The mayor of Zwickau, Rainer Eichhorn, speaking in a thick Saxon accent, says the Trabant remains a popular symbol of his town.
"First of all it, of course, the Trabant today, as in the past, really is a part of our street life. And every year at the gathering of international Trabant drivers [we hold] here -- the last one attracted 30,000 visitors -- one sees that the Trabant is not about to be killed off."
The annual Trabi festival at the local airfield is intended as much for owners to show off their relics as to trade spare parts -- increasingly hard to find.
After ten years, Zwickau has finally managed to halt the outflow of residents, touched off by the westbound exodus and further stimulated by the end of Trabant production. Mayor Eichhorn credits the turnaround to a combination of urban renewal and job creation. Nevertheless, unemployment in Zwickau is nearly 20 percent.

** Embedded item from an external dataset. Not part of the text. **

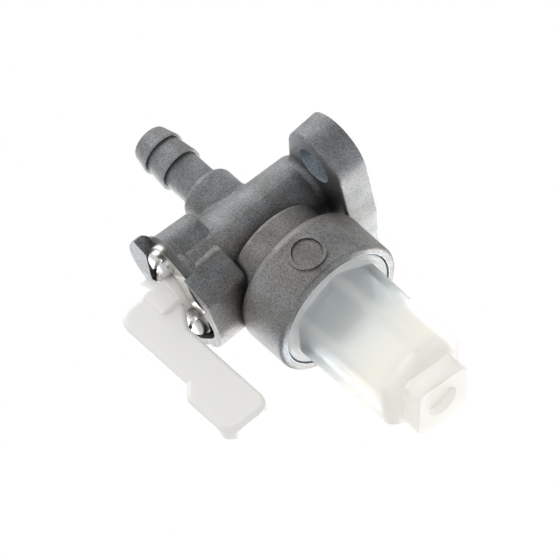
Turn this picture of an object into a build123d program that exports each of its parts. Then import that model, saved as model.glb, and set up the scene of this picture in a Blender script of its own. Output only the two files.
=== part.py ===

VW-Mosel now employs 5,500 people, less than half the number of people Sachsenring employed to build the Trabant. But a portion of the Trabant workforce consisted of "guest workers" from North Vietnam. Many of them have gone home or changed jobs.
High unemployment appears to be a contributing factor to the strength of the post-communist Party of Democratic Socialism (PDS), which has one-quarter of the seats in Zwickau's city council, behind the Christian Democrats and just ahead of the Social Democrats.
Local officials also credit the strong PDS presence to widespread feelings that life under capitalism has become complicated and the only easy answers are offered by the former Communists. One city official likens this response to that of a zoo animal who, after being let out of his cage, wanders around town. Frightened by the traffic and lacking experience in hunting its own food, the animal eventually returns to the security of the zoo.